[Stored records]
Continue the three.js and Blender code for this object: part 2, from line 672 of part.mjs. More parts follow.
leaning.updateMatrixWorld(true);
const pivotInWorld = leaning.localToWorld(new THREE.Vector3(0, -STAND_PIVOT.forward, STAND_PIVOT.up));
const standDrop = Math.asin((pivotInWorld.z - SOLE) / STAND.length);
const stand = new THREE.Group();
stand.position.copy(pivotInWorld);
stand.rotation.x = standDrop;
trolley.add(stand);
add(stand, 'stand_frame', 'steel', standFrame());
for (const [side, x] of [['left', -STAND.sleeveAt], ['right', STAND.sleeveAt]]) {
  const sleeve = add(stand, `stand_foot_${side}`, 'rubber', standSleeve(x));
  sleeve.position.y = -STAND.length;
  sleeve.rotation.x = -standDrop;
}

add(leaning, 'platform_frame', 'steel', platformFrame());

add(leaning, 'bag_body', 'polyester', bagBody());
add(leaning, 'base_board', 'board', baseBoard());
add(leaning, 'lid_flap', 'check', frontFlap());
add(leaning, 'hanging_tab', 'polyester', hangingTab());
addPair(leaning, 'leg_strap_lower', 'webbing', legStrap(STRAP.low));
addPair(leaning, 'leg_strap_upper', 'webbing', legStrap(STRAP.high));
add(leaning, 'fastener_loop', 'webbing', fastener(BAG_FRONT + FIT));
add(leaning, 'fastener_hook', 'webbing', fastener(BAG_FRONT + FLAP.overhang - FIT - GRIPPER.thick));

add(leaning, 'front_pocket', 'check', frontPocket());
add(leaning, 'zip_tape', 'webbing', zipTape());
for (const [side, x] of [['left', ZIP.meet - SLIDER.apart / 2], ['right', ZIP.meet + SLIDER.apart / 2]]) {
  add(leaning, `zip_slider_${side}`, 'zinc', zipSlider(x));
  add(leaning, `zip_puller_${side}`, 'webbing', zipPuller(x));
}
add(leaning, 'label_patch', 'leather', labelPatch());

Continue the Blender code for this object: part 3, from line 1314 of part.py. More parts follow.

• _Task to carry out_: Copy out all of the data exactly, leaving nothing out.

• _Answer to this problem_:
Continue the three.js and Blender code for this object: part 2, from line 672 of part.mjs. More parts follow.
leaning.updateMatrixWorld(true);
const pivotInWorld = leaning.localToWorld(new THREE.Vector3(0, -STAND_PIVOT.forward, STAND_PIVOT.up));
const standDrop = Math.asin((pivotInWorld.z - SOLE) / STAND.length);
const stand = new THREE.Group();
stand.position.copy(pivotInWorld);
stand.rotation.x = standDrop;
trolley.add(stand);
add(stand, 'stand_frame', 'steel', standFrame());
for (const [side, x] of [['left', -STAND.sleeveAt], ['right', STAND.sleeveAt]]) {
  const sleeve = add(stand, `stand_foot_${side}`, 'rubber', standSleeve(x));
  sleeve.position.y = -STAND.length;
  sleeve.rotation.x = -standDrop;
}

add(leaning, 'platform_frame', 'steel', platformFrame());

add(leaning, 'bag_body', 'polyester', bagBody());
add(leaning, 'base_board', 'board', baseBoard());
add(leaning, 'lid_flap', 'check', frontFlap());
add(leaning, 'hanging_tab', 'polyester', hangingTab());
addPair(leaning, 'leg_strap_lower', 'webbing', legStrap(STRAP.low));
addPair(leaning, 'leg_strap_upper', 'webbing', legStrap(STRAP.high));
add(leaning, 'fastener_loop', 'webbing', fastener(BAG_FRONT + FIT));
add(leaning, 'fastener_hook', 'webbing', fastener(BAG_FRONT + FLAP.overhang - FIT - GRIPPER.thick));

add(leaning, 'front_pocket', 'check', frontPocket());
add(leaning, 'zip_tape', 'webbing', zipTape());
for (const [side, x] of [['left', ZIP.meet - SLIDER.apart / 2], ['right', ZIP.meet + SLIDER.apart / 2]]) {
  add(leaning, `zip_slider_${side}`, 'zinc', zipSlider(x));
  add(leaning, `zip_puller_${side}`, 'webbing', zipPuller(x));
}
add(leaning, 'label_patch', 'leather', labelPatch());

Continue the Blender code for this object: part 3, from line 1314 of part.py. More parts follow.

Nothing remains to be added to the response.